- Exercise
Every line that includes the word "this" is to be listed.

>> Begin The records

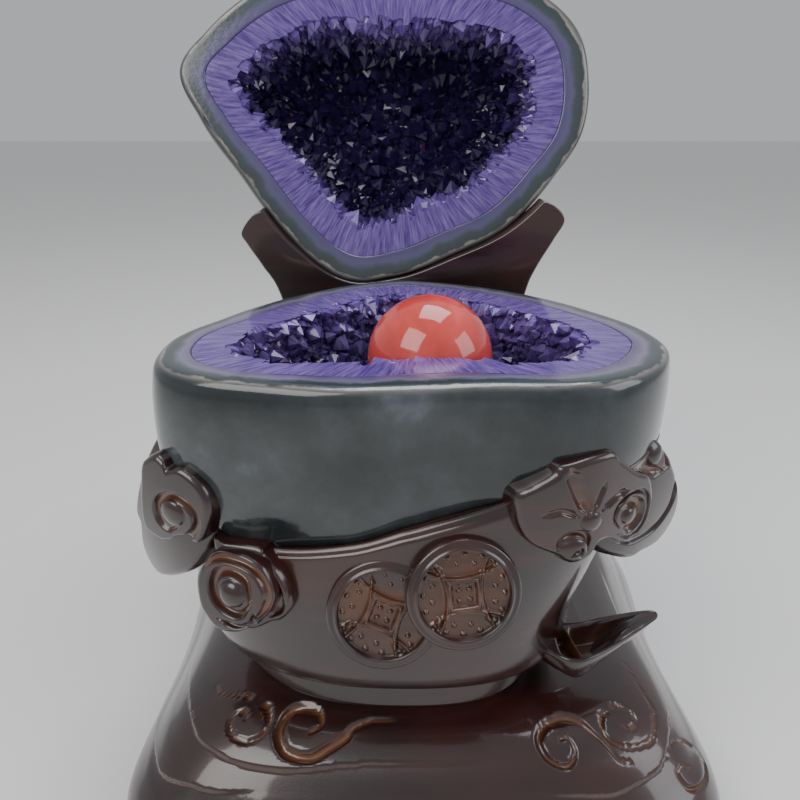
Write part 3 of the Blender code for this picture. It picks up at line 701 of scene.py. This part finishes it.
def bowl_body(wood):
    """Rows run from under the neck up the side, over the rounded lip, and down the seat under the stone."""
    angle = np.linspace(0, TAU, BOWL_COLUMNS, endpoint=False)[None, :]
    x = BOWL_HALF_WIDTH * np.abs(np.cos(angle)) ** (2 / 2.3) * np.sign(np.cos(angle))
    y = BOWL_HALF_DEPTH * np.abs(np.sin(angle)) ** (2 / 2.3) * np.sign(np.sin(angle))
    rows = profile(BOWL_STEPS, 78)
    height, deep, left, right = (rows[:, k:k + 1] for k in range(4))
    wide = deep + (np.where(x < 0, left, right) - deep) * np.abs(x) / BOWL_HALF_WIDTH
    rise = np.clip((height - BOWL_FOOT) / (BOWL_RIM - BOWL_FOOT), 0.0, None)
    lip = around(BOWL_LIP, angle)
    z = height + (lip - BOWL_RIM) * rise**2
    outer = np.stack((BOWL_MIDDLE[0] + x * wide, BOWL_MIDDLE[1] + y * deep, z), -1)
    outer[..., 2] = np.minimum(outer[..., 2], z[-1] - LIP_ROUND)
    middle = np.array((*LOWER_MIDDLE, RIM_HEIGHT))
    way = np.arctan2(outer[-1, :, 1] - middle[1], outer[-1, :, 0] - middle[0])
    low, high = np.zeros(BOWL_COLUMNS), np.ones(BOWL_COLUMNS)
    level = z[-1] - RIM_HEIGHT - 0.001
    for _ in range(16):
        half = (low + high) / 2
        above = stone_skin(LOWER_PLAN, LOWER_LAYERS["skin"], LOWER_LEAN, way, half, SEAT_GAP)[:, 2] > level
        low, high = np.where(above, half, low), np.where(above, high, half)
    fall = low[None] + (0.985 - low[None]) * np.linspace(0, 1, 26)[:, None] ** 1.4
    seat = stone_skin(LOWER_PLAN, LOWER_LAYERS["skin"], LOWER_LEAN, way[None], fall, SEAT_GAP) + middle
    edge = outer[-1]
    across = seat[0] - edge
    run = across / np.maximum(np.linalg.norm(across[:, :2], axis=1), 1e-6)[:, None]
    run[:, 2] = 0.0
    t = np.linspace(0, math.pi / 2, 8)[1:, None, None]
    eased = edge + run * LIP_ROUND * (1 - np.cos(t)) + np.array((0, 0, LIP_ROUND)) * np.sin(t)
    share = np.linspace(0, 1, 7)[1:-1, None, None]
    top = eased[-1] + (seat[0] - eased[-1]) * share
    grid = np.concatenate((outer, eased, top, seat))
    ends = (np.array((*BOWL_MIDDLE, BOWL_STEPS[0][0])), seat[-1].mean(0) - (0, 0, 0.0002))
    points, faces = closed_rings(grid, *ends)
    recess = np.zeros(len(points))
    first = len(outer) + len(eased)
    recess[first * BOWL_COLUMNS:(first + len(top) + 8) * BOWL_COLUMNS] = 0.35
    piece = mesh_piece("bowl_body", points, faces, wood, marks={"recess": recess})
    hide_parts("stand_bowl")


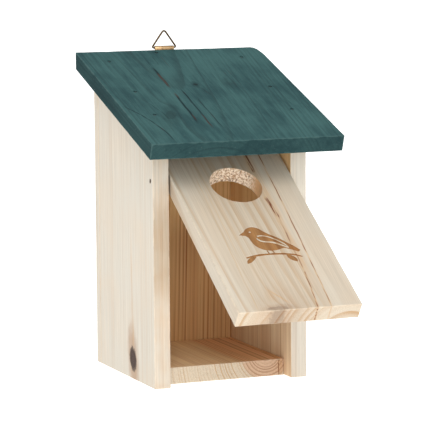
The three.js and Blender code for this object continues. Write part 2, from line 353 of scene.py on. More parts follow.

>> End The records

- Response to the exercise
Write part 3 of the Blender code for this picture. It picks up at line 701 of scene.py. This part finishes it.
The three.js and Blender code for this object continues. Write part 2, from line 353 of scene.py on. More parts follow.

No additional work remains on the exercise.